> **Collected data**:
begin
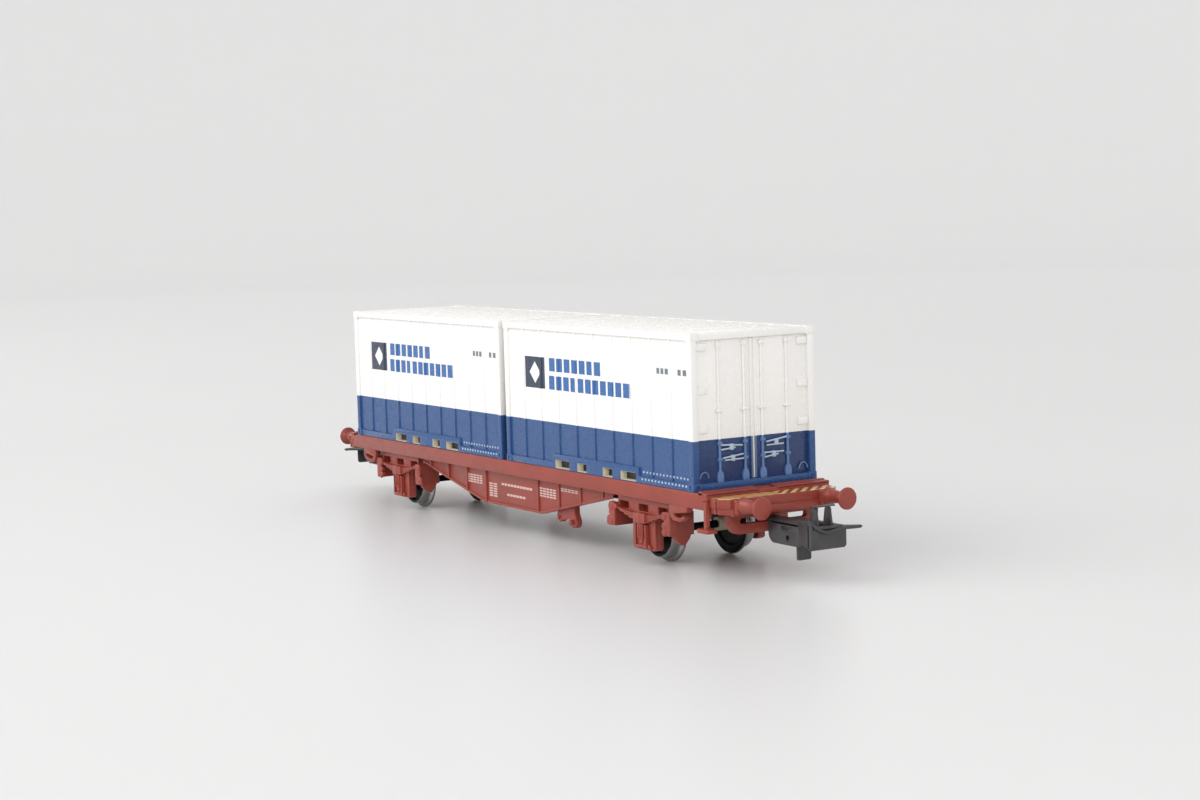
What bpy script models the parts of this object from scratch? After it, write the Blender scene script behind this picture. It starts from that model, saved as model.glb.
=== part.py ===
"""H0 container flat car: a two-axle flat car with two lift-off twenty-foot containers.

Sizes below are in millimetres; meshes are written in metres.
+X is the end whose container doors show, +Z is up, the origin is on the running surface
under the middle of the car.
"""
from math import atan2, cos, pi, radians, sin

import bmesh
import bpy
from mathutils import Matrix, Vector

MM = 0.001

# ---------------------------------------------------------------- driving dimensions
FIT = 0.05                    # gap between two fixed pieces that fit together
RUN = 0.06                    # radial clearance where a shaft or pin turns

CONTAINER_LENGTH = 69.6
CONTAINER_WIDTH = 28.0
CONTAINER_HEIGHT = 29.1
CONTAINER_GAP = 2.24          # between the two containers
SHELL_WALL = 1.0
PANEL_INSET = 0.45            # how far the wall panels lie behind posts and rails
POST_WIDTH = 1.4
RAIL_HEIGHT = 1.3
CASTING = 1.9
CASTING_PROUD = 0.1
SIDE_PANELS = 10              # panels between the corner posts of a side
RIB_WIDTH = 0.5
RIB_PROUD = 0.28
POCKET_HEIGHT = 1.7
POCKET_OUTER = (9.55, 15.1)   # from the container's middle
POCKET_INNER = (3.0, 6.6)
POCKET_STRIP_HEIGHT = 3.0
POCKET_STRIP_MARGIN = 0.9
FLOOR_THICKNESS = 2.0
FLOOR_OPENING = (40.0, 14.0)  # opening in the middle of the floor plate
DOOR_THICKNESS = 1.1
DOOR_RECESS = 0.35
ROD_RADIUS = 0.28
ROD_PLACES = (2.0, 7.75)      # lock rods, from the door joint
LIFT_TRAVEL = 35.0            # lift-off travel the containers are built to clear

SILL_OVERHANG = 0.0           # sill face beyond the container's side
SILL_HEIGHT = 3.0
SILL_THICKNESS = 1.8
DECK_THICKNESS = 1.25
DECK_OVER_WHEEL = 2.2         # air between flange and deck
DECK_MARGIN = 4.0             # deck beyond the container's end
SILL_SHORT = 1.1              # sill ends this far before the deck
RIDGE_WIDTH = 2.6
RIDGE_RISE = 0.4
NOTCH_WIDTH = 4.2
NOTCH_DEPTH = 0.95
WEB_INSET = 1.6               # web face behind the sill face
WEB_THICKNESS = 1.0
WEB_BRAKE_GAP = 0.8           # web's end to the inner brake block
BELLY_HALF_LENGTH = 12.3
BELLY_DROP = 9.0              # from the deck's underside to the belly's lower edge
WEB_END_DROP = 2.9
WEB_RIB_FIRST = 11.1
WEB_RIB_PITCH = 8.5
WEB_RIBS = 4
WEB_RIB_WIDTH = 0.5
WEB_RIB_PROUD = 0.35
CROSS_MEMBER = 1.0
MEMBER_INSET = 0.6            # cross member behind the web's end

WHEELBASE = 103.0
TREAD_DIAMETER = 10.5
FLANGE_HEIGHT = 0.95
BACK_TO_BACK = 13.8
WHEEL_WIDTH = 2.8
AXLE_RADIUS = 0.75
JOURNAL_RADIUS = 0.5
JOURNAL_LENGTH = 1.1
HUB_RADIUS = 1.75
BUSH_WALL = 0.6
BUSH_LENGTH = 5.6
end
Give the data again, exactly as it stands.

> **Solution for this problem**:
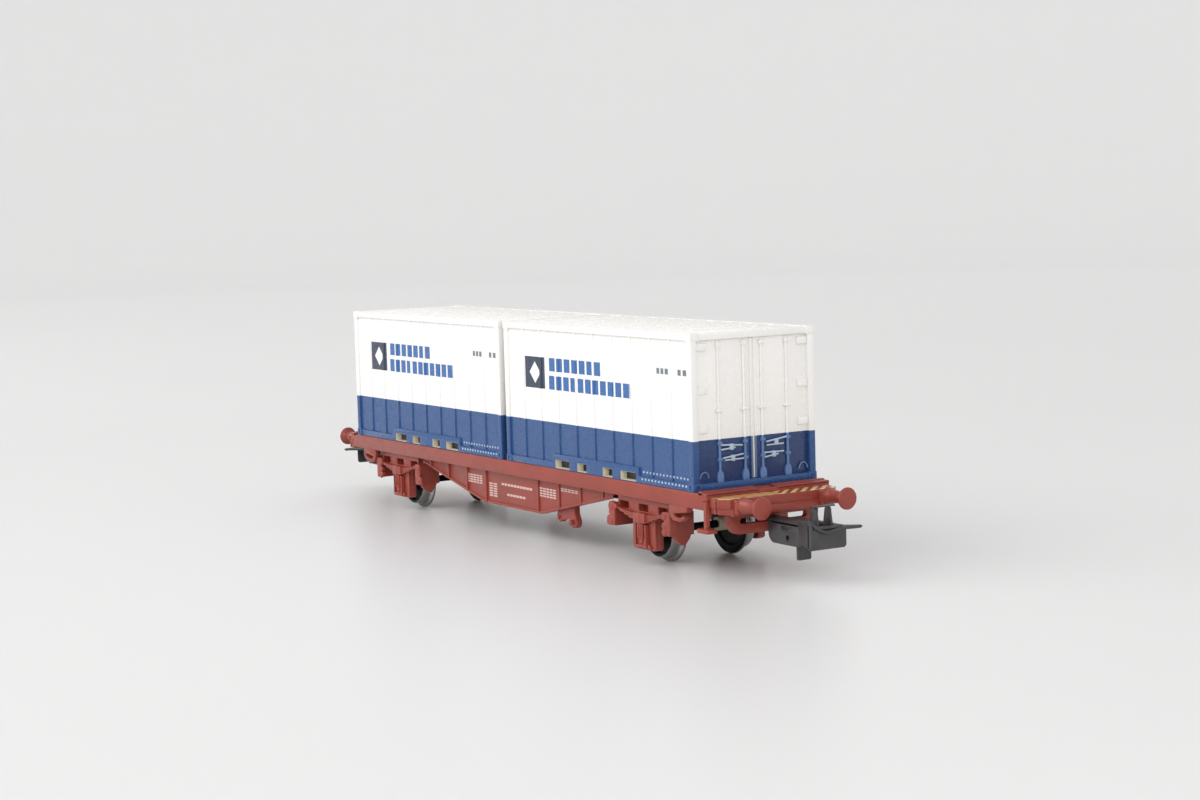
What bpy script models the parts of this object from scratch? After it, write the Blender scene script behind this picture. It starts from that model, saved as model.glb.
=== part.py ===
"""H0 container flat car: a two-axle flat car with two lift-off twenty-foot containers.

Sizes below are in millimetres; meshes are written in metres.
+X is the end whose container doors show, +Z is up, the origin is on the running surface
under the middle of the car.
"""
from math import atan2, cos, pi, radians, sin

import bmesh
import bpy
from mathutils import Matrix, Vector

MM = 0.001

# ---------------------------------------------------------------- driving dimensions
FIT = 0.05                    # gap between two fixed pieces that fit together
RUN = 0.06                    # radial clearance where a shaft or pin turns

CONTAINER_LENGTH = 69.6
CONTAINER_WIDTH = 28.0
CONTAINER_HEIGHT = 29.1
CONTAINER_GAP = 2.24          # between the two containers
SHELL_WALL = 1.0
PANEL_INSET = 0.45            # how far the wall panels lie behind posts and rails
POST_WIDTH = 1.4
RAIL_HEIGHT = 1.3
CASTING = 1.9
CASTING_PROUD = 0.1
SIDE_PANELS = 10              # panels between the corner posts of a side
RIB_WIDTH = 0.5
RIB_PROUD = 0.28
POCKET_HEIGHT = 1.7
POCKET_OUTER = (9.55, 15.1)   # from the container's middle
POCKET_INNER = (3.0, 6.6)
POCKET_STRIP_HEIGHT = 3.0
POCKET_STRIP_MARGIN = 0.9
FLOOR_THICKNESS = 2.0
FLOOR_OPENING = (40.0, 14.0)  # opening in the middle of the floor plate
DOOR_THICKNESS = 1.1
DOOR_RECESS = 0.35
ROD_RADIUS = 0.28
ROD_PLACES = (2.0, 7.75)      # lock rods, from the door joint
LIFT_TRAVEL = 35.0            # lift-off travel the containers are built to clear

SILL_OVERHANG = 0.0           # sill face beyond the container's side
SILL_HEIGHT = 3.0
SILL_THICKNESS = 1.8
DECK_THICKNESS = 1.25
DECK_OVER_WHEEL = 2.2         # air between flange and deck
DECK_MARGIN = 4.0             # deck beyond the container's end
SILL_SHORT = 1.1              # sill ends this far before the deck
RIDGE_WIDTH = 2.6
RIDGE_RISE = 0.4
NOTCH_WIDTH = 4.2
NOTCH_DEPTH = 0.95
WEB_INSET = 1.6               # web face behind the sill face
WEB_THICKNESS = 1.0
WEB_BRAKE_GAP = 0.8           # web's end to the inner brake block
BELLY_HALF_LENGTH = 12.3
BELLY_DROP = 9.0              # from the deck's underside to the belly's lower edge
WEB_END_DROP = 2.9
WEB_RIB_FIRST = 11.1
WEB_RIB_PITCH = 8.5
WEB_RIBS = 4
WEB_RIB_WIDTH = 0.5
WEB_RIB_PROUD = 0.35
CROSS_MEMBER = 1.0
MEMBER_INSET = 0.6            # cross member behind the web's end

WHEELBASE = 103.0
TREAD_DIAMETER = 10.5
FLANGE_HEIGHT = 0.95
BACK_TO_BACK = 13.8
WHEEL_WIDTH = 2.8
AXLE_RADIUS = 0.75
JOURNAL_RADIUS = 0.5
JOURNAL_LENGTH = 1.1
HUB_RADIUS = 1.75
BUSH_WALL = 0.6
BUSH_LENGTH = 5.6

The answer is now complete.